Challenge:
Give again, word for word, each line from the top of the listing through the line that holds "tick_rise: tuple[float, ...]".

Rows:
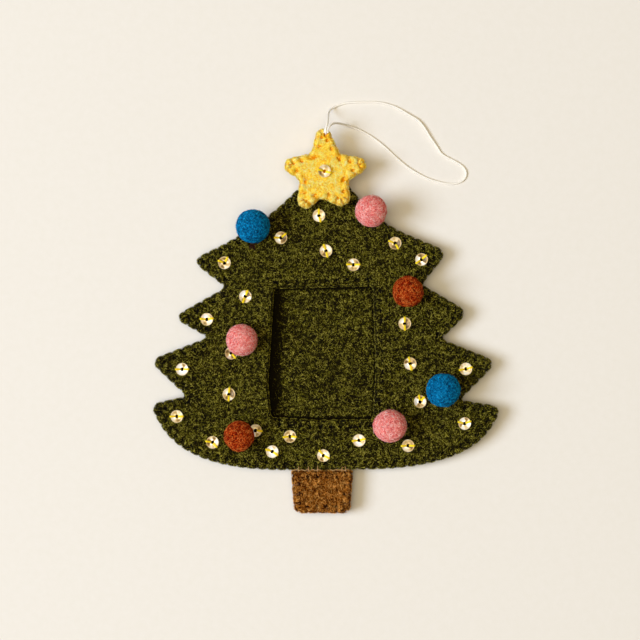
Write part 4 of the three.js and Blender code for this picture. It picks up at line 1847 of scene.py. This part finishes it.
@dataclass
class Ornament:
    """The whole ornament, built from its cut felt layers outwards to what is sewn on them."""

    tree_front: FeltLayer = field(init=False)
    tree_back: FeltLayer = field(init=False)
    star: list[FeltLayer] = field(init=False)
    trunk: list[FeltLayer] = field(init=False)
    # How far in from the window's left edge stitches begin, and how wide its right edge's strip is.
    unsewn_edge: float = 3.1
    right_strip: float = 2.5
    # Where the cord's ends are sewn to the star.
    cord_hole: tuple[float, float] = (0.2, 73.0)
    # The threads below a ball: distance from its side and height over its base.
    ball_away: tuple[float, ...] = (-1.6, -0.5, 0.8, 2.0, 2.4)
    ball_rise: tuple[float, ...] = (3.6, 2.2, 1.1, 0.5, -0.8)
    # The stitches that join the trunk: where the long ones start and end, and the short ones' place
    # and slant, with the height of a short one along it.
    trunk_runs: tuple[tuple[float, float], ...] = (
        (-13.4, -9.0), (-9.8, -5.2), (-5.6, -1.4), (2.0, 5.6), (5.0, 9.4),
    )  # fmt: skip
    trunk_ticks: tuple[tuple[float, float], ...] = (
        (-10.6, 0.15), (-6.6, -0.1), (-3.2, 0.2), (6.4, 0.25), (8.2, -0.5),
    )  # fmt: skip
    tick_rise: tuple[float, ...] = (-1.4, -0.3, 0.0, 0.15, 0.2, -0.8)

    def __post_init__(self) -> None:
        """Sets out the felt layers."""
        window = cad_rings("tree_front_panel")[1]
        window_low, window_high = window.min(axis=0), window.max(axis=0)
        wool = Nap(length=1.15, width=0.13, lift=0.18, curl=1.2, light_share=0.31, parts=2)
        self.tree_front = FeltLayer(
            "tree_front", "tree_front_panel", TREE_WOOL, Facing.UP, wool, 72000, 5200,
            seed=11, sewn_right_of=window_low[0] + self.unsewn_edge, cloth=True, nap_layers=3,
            pocket_lift=1.8, hole_radius=0.62,
            dent_places=tuple(middle_of(node) for node in SEQUIN_THREADS if node != "star_sequin"),
        )  # fmt: skip
        edge = self.tree_front.rims[1].line[::3]
        far = edge[:, 0] > window_high[0] - self.right_strip
        # The back's nap is thinned near the window's edges and the pocket's open edge, and its fibres there
        # get painted shade.
        self.tree_back = FeltLayer(
            "tree_back", "tree_back_panel", TREE_WOOL, Facing.DOWN, wool, 28000, 5600,
            seed=12, grid=1.2, open_seam=(*window_low, *window_high), cloth=True, nap_layers=2,
            seam_fibres=6.6, table_room=0.34,
            pressed=((edge[~far], 1.6), (edge[far], 0.9), (self.tree_front.pocket_edge[::3], 6.6)),
        )  # fmt: skip
        star_wool = Nap(length=1.6, width=0.2, lift=0.08, curl=2.0, light_share=0.42)
        star_shape = {
            "grid": 0.6,
            "edge_round": 1.4,
            "edge_drop": 0.95,
            "groove": 0.6,
            "puff": 0.5,
            "hole_depth": 0.8,
            "seam_tuck": 0.25,
            "tuft": 1.3,
            "tuft_tint": 0.5,
            "edge_back": 0.5,
            "draw": 0.42,
        }
        self.star = [
            FeltLayer(
                "star_face", "star_front", STAR_WOOL, Facing.UP, star_wool, 8400, 1500,
                seed=21, dent_places=(middle_of("star_sequin"), self.cord_hole), **star_shape,
            ),
            FeltLayer(
                "star_rear", "star_back", STAR_WOOL, Facing.DOWN, star_wool, 3000, 900,
                seed=22, **star_shape,
            ),
        ]  # fmt: skip
        trunk_wool = Nap(length=1.5, width=0.13, lift=0.16, curl=1.2, light_share=0.36)
        trunk_shape = {
            "sewn_below": -61.5,
            "rounding": 8,
            "draw": 0.24,
            "groove": 0.5,
            "hole_depth": 0.6,
            "fringe_painted_light": 0.25,
        }
        self.trunk = [
            FeltLayer(
                "trunk_face", "trunk_front", TRUNK_WOOL, Facing.UP, trunk_wool, 9600, 1400,
                seed=31, grid=0.6, **trunk_shape,
            ),
            FeltLayer(
                "trunk_rear", "trunk_back", TRUNK_WOOL, Facing.DOWN, trunk_wool, 3000, 700,
                seed=32, grid=0.8, table_room=0.34, **trunk_shape,
            ),
        ]  # fmt: skip

    def dress(self) -> None:
        """Builds the felt, the stitches, the balls and the sequins."""
        for layer in (self.tree_front, self.tree_back, *self.star, *self.trunk):
            layer.dress()
        sewn = (
            ("green_stitches", GREEN_THREAD, 0.17, self.tree_front, self.tree_back),
            ("star_stitches", YELLOW_THREAD, 0.2, *self.star),
            ("trunk_stitches", BROWN_THREAD, 0.2, *self.trunk),
        )
        for name, finish, radius, face, rear in sewn:
            sewing = Sewing(name, finish, radius)
            sewing.over_edge(face.rims[0], sewing.round_edge(face, rear))
            if face is self.tree_front:
                sewing.over_edge(face.rims[1], sewing.into_window(face))
            sewing.dress()
        for k, (node, finish) in enumerate(BALLS.items()):
            WoolBall(node, finish, 100 + 7 * k).dress()
        self.tie_balls()
        self.tie_trunk()
        self.sew_sequins()

    def tie_balls(self) -> None:
        """Adds the dark threads that show below some balls, from the ball's underside into the felt."""
        sewing = Sewing("ball_threads", DARK_THREAD, 0.17)
        for node, bearings in BALL_THREADS.items():
            low, high = box_of(node)
            centre = (low + high) / 2
            reach = (high[0] - low[0]) / 2
            turn = np.radians(bearings)
            ahead = np.stack([np.cos(turn), np.sin(turn)], axis=1)[:, None]
            away = reach + np.array(self.ball_away)
            rise = low[2] + np.array(self.ball_rise)
            flat = centre[:2] + ahead * away[None, :, None]
            sewing.thread(raised(flat, rise), 16)
        sewing.dress()

    def tie_trunk(self) -> None:
        """Adds the light brown stitches that join the trunk's top to the tree's lower edge."""
        sewing = Sewing("trunk_joining_stitches", TRUNK_THREAD, 0.13)
        top = self.trunk[0].rims[0].line[:, 1].max()
        face = self.tree_front.high
        share = np.linspace(0, 1, 6)
        for k, (left, right) in enumerate(self.trunk_runs):
            x = left + (right - left) * share
            y = top + 0.25 + 0.3 * np.sin(2.6 * x + k)
            z = face - 0.35 + 0.25 * np.sin(np.pi * share) - 0.9 * (np.abs(share - 0.5) > 0.45)
            sewing.thread(np.column_stack([x, y, z])[None], 24)
        ticks = np.array(self.trunk_ticks)
        x = ticks[:, :1] + ticks[:, 1:] * share
        y = top + np.broadcast_to(-0.7 + 2.6 * share, x.shape)
        z = face + np.broadcast_to(np.array(self.tick_rise), x.shape)
        sewing.thread(np.stack([x, y, z], axis=-1), 16)
        sewing.dress()

    def sew_sequins(self) -> None:
        """Makes the sequins and the threads across them."""
        foil = SequinFinish()
        film = foil.material()
        sewing = Sewing("sequin_threads", SEQUIN_THREAD, 0.21)
        rng = np.random.default_rng(5)
        for k, (node, directions) in enumerate(SEQUIN_THREADS.items()):
            lean = tuple(rng.uniform(-0.06, 0.06, 2))
            pale = SEQUIN_PALENESS.get(node, Sequin.paleness)
            sequin = Sequin(node, 300 + k, lean=lean, highlight_bearing=rng.uniform(150, 260), paleness=pale)
            sequin.dress(foil, film)
            sewing.thread(sequin.threads(directions), 20)
        sewing.dress()


@dataclass(frozen=True)
class SoftLamp:
    """A round lamp turned to the ornament: lengths in millimetres, angles in degrees, power in watts."""

    name: str
    distance: float
    rise: float
    bearing: float
    size: float
    power: float
    color: tuple[float, float, float]

    def hang(self) -> None:
        """Adds the lamp at its place."""
        data = bpy.data.lights.new(self.name, "AREA")
        data.shape = "DISK"
        data.size = self.size * MM
        data.energy = self.power
        data.color = self.color
        rise, turn = np.radians([self.rise, self.bearing])
        away = Vector((np.cos(rise) * np.cos(turn), np.cos(rise) * np.sin(turn), np.sin(rise)))
        made = into_scene(self.name, data)
        made.location = away * self.distance * MM
        made.rotation_euler = (-away).to_track_quat("-Z", "Y").to_euler()


@dataclass
class Studio:
    """The table, the soft lamp at the left, the one above and the camera straight above."""

    camera_place: tuple[float, float, float] = (-2.13, 0.52, 1008.3)
    lens: float = 142.77
    lamps: tuple[SoftLamp, ...] = (
        SoftLamp("window_light", 3500.0, 47.0, 186.0, 1750.0, 121.0, (0.724, 0.82, 1.0)),
        SoftLamp("ceiling_light", 2500.0, 84.0, 180.0, 2000.0, 38.3, (1.0, 0.859, 0.594)),
    )
    ambient: tuple[float, float, float] = (0.1, 0.088, 0.066)

    def camera(self) -> None:
        """Sets the camera to look straight down, with the star up."""
        data = bpy.data.cameras.new("camera")
        data.sensor_width = 36.0
        data.lens = self.lens
        data.clip_start, data.clip_end = 0.05, 50.0
        made = into_scene("camera", data)
        made.location = Vector(self.camera_place) * MM
        bpy.context.scene.camera = made

    def sky(self) -> None:
        """Fills the room with even light, and shows a paler wall to the camera and in reflections."""
        world = bpy.data.worlds.new("room")
        world.use_nodes = True
        tree = world.node_tree
        path = tree.nodes.new("ShaderNodeLightPath")
        seen = tree.nodes.new("ShaderNodeMath")
        seen.operation = "MAXIMUM"
        tree.links.new(path.outputs["Is Camera Ray"], seen.inputs[0])
        tree.links.new(path.outputs["Is Glossy Ray"], seen.inputs[1])
        mix = tree.nodes.new("ShaderNodeMix")
        mix.data_type = "RGBA"
        mix.inputs["A"].default_value = (*self.ambient, 1.0)
        mix.inputs["B"].default_value = (0.8, 0.78, 0.74, 1.0)
        tree.links.new(seen.outputs[0], mix.inputs["Factor"])
        tree.links.new(mix.outputs["Result"], tree.nodes["Background"].inputs["Color"])
        bpy.context.scene.world = world

    def table(self) -> None:
        """Lays the table top, which keeps the ornament's shadow."""
        data = bpy.data.meshes.new("table")
        corners = [(-4.0, -4.0, 0.0), (4.0, -4.0, 0.0), (4.0, 4.0, 0.0), (-4.0, 4.0, 0.0)]
        data.from_pydata(corners, [], [(0, 1, 2, 3)])
        data.materials.append(TableFinish().material())
        into_scene("table", data)


def main() -> None:
    """Builds the scene in order: camera, cord, ornament, room."""
    logging.basicConfig(level=logging.INFO, format="%(message)s")
    bpy.context.scene.view_settings.view_transform = "Standard"
    studio = Studio()
    studio.camera()
    HangingCord().dress()
    Ornament().dress()
    for lamp in studio.lamps:
        lamp.hang()
    studio.sky()
    studio.table()


if __name__ == "__main__":
    main()
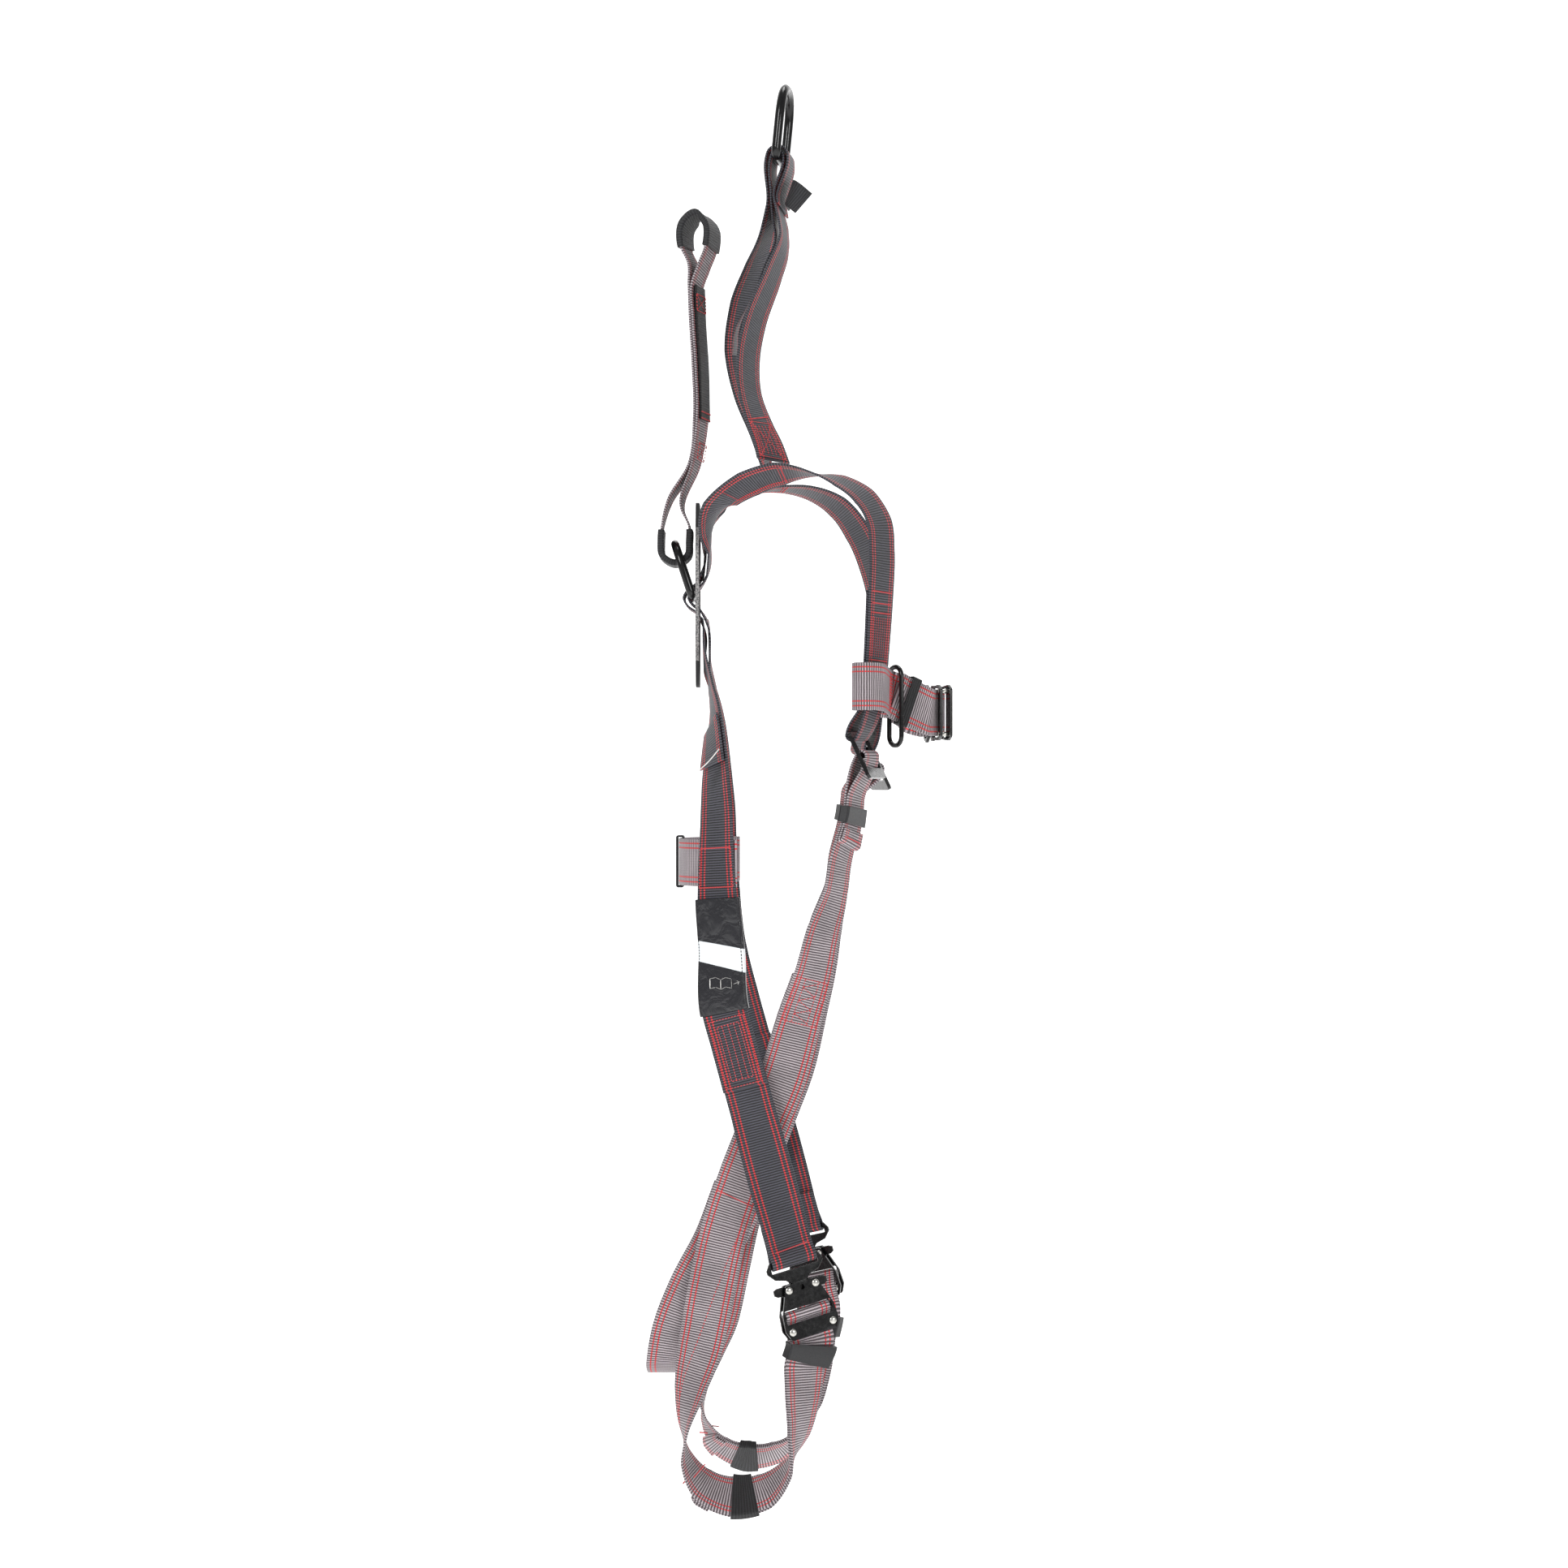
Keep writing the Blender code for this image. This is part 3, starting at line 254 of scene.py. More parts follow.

Correct output:
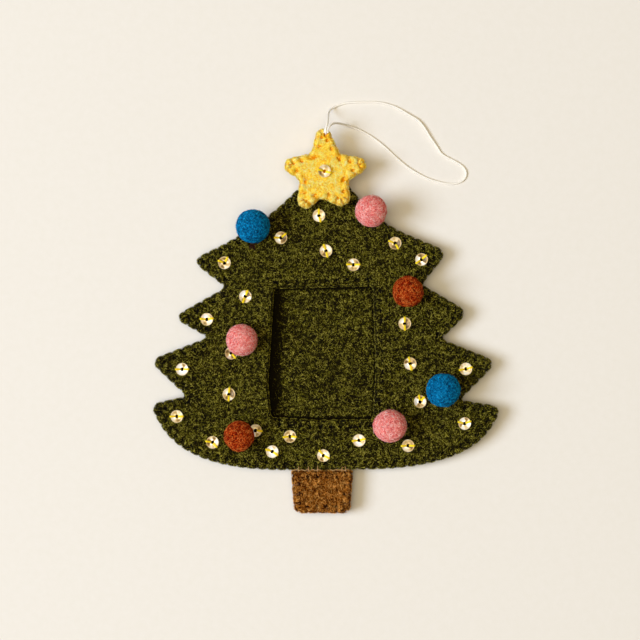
Write part 4 of the three.js and Blender code for this picture. It picks up at line 1847 of scene.py. This part finishes it.
@dataclass
class Ornament:
    """The whole ornament, built from its cut felt layers outwards to what is sewn on them."""

    tree_front: FeltLayer = field(init=False)
    tree_back: FeltLayer = field(init=False)
    star: list[FeltLayer] = field(init=False)
    trunk: list[FeltLayer] = field(init=False)
    # How far in from the window's left edge stitches begin, and how wide its right edge's strip is.
    unsewn_edge: float = 3.1
    right_strip: float = 2.5
    # Where the cord's ends are sewn to the star.
    cord_hole: tuple[float, float] = (0.2, 73.0)
    # The threads below a ball: distance from its side and height over its base.
    ball_away: tuple[float, ...] = (-1.6, -0.5, 0.8, 2.0, 2.4)
    ball_rise: tuple[float, ...] = (3.6, 2.2, 1.1, 0.5, -0.8)
    # The stitches that join the trunk: where the long ones start and end, and the short ones' place
    # and slant, with the height of a short one along it.
    trunk_runs: tuple[tuple[float, float], ...] = (
        (-13.4, -9.0), (-9.8, -5.2), (-5.6, -1.4), (2.0, 5.6), (5.0, 9.4),
    )  # fmt: skip
    trunk_ticks: tuple[tuple[float, float], ...] = (
        (-10.6, 0.15), (-6.6, -0.1), (-3.2, 0.2), (6.4, 0.25), (8.2, -0.5),
    )  # fmt: skip
    tick_rise: tuple[float, ...] = (-1.4, -0.3, 0.0, 0.15, 0.2, -0.8)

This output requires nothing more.